Task details:
Only a number is wanted: how many lines in the listing contain the word "from"?
--- Start of Given information ---
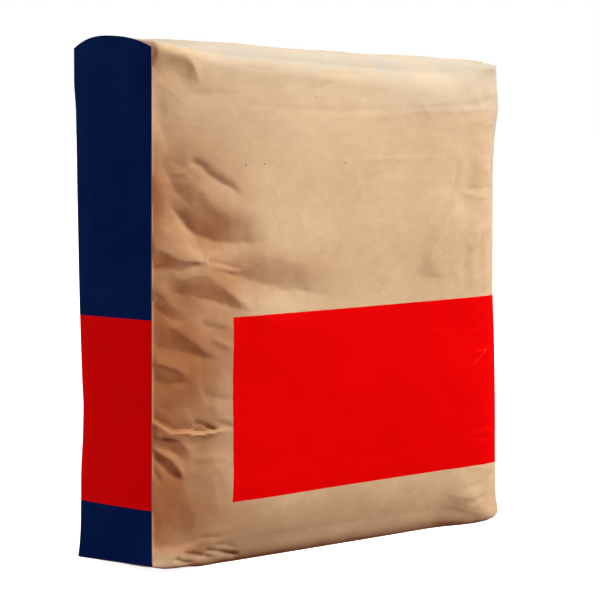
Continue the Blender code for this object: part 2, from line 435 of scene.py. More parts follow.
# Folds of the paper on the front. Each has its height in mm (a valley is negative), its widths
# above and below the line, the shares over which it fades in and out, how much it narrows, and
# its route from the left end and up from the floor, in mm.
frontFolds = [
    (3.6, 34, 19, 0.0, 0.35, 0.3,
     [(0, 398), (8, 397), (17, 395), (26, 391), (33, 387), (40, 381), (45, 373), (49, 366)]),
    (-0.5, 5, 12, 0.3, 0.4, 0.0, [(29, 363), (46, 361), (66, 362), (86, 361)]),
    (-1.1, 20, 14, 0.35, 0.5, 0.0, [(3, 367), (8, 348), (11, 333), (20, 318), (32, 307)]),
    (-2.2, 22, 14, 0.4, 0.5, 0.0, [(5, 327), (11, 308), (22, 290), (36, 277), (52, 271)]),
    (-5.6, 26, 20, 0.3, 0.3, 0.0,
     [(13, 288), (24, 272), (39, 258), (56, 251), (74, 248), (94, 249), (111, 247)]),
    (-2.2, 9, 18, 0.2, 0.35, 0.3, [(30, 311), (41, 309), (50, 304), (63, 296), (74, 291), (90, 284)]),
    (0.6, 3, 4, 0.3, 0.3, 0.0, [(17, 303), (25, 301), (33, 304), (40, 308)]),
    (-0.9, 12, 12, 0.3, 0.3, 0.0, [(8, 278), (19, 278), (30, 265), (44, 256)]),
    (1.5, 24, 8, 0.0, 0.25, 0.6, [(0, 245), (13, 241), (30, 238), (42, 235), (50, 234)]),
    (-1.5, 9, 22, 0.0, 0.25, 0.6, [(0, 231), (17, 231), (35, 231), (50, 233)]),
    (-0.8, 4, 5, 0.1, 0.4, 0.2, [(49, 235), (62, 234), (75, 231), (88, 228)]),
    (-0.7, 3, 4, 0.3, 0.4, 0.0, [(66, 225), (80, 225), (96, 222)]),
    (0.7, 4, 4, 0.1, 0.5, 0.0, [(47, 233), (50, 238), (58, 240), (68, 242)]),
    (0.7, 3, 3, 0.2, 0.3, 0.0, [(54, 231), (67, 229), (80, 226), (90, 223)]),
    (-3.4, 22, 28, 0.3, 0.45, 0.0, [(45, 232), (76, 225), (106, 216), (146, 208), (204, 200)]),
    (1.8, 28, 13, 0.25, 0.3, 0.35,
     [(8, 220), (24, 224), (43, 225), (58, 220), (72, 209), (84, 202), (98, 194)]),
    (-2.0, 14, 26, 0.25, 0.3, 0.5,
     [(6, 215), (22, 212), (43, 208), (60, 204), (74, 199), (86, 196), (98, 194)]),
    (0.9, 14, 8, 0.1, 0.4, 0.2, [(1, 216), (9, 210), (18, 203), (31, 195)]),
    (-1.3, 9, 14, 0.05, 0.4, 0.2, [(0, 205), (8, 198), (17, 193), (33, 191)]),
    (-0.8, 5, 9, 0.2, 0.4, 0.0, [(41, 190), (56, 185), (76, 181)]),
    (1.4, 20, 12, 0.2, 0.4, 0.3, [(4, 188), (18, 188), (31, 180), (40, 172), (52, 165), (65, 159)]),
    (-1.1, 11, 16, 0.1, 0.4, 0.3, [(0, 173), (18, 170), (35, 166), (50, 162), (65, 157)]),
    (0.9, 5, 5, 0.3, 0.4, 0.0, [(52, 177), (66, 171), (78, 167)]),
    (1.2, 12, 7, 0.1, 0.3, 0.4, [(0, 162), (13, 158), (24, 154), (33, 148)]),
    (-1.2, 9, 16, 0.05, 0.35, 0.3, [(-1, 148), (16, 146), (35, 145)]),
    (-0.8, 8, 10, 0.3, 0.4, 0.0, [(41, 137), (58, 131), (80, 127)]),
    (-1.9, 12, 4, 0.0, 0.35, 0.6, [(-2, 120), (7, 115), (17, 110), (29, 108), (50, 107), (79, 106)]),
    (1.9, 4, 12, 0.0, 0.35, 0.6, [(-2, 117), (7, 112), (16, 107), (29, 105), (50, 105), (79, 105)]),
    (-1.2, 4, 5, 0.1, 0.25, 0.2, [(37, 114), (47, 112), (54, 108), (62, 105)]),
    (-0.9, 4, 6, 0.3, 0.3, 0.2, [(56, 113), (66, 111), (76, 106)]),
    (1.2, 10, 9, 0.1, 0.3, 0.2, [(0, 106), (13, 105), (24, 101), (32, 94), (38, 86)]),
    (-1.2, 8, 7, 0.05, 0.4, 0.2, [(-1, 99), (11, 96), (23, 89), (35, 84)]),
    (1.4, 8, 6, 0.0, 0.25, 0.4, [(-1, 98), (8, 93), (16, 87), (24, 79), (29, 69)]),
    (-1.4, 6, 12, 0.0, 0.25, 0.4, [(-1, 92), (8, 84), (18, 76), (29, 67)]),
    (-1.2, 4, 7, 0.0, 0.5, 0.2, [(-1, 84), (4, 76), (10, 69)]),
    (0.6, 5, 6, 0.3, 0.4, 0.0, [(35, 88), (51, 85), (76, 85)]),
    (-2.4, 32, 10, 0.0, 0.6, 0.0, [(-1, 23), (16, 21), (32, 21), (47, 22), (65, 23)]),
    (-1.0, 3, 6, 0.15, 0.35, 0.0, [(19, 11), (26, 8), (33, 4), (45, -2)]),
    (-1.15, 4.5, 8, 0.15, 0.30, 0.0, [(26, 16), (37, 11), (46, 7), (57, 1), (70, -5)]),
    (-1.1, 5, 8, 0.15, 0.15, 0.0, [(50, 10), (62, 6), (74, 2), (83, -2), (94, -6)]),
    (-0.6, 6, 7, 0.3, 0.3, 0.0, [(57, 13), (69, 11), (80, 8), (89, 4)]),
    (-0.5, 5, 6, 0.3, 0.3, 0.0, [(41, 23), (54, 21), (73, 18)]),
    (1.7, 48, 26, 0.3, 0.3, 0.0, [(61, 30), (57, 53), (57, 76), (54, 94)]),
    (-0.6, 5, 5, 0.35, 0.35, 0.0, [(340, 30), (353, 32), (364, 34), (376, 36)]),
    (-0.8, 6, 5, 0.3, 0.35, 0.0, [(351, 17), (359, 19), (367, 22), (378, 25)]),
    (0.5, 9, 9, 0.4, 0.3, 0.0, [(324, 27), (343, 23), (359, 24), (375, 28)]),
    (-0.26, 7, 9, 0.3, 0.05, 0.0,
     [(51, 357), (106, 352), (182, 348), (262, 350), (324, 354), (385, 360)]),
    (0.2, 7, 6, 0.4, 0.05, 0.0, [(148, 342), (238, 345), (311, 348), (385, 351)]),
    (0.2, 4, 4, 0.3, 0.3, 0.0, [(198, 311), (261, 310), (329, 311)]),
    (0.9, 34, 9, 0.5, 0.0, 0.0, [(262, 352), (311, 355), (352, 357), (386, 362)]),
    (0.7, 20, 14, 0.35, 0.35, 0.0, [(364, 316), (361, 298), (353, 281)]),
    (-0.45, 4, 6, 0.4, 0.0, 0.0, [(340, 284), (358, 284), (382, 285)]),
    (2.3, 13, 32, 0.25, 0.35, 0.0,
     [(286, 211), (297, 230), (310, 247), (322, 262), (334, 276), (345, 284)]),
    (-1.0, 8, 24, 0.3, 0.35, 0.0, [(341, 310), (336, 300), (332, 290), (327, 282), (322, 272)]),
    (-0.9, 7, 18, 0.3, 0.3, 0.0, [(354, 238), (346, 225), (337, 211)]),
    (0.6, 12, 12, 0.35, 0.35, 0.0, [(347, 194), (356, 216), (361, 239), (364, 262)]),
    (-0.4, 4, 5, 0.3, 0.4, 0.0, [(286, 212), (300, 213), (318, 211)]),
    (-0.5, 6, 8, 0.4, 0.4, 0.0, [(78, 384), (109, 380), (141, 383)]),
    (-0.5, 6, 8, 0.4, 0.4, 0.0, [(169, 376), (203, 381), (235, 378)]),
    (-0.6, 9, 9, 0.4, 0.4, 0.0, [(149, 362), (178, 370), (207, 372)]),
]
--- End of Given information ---
Result of this exercise:
2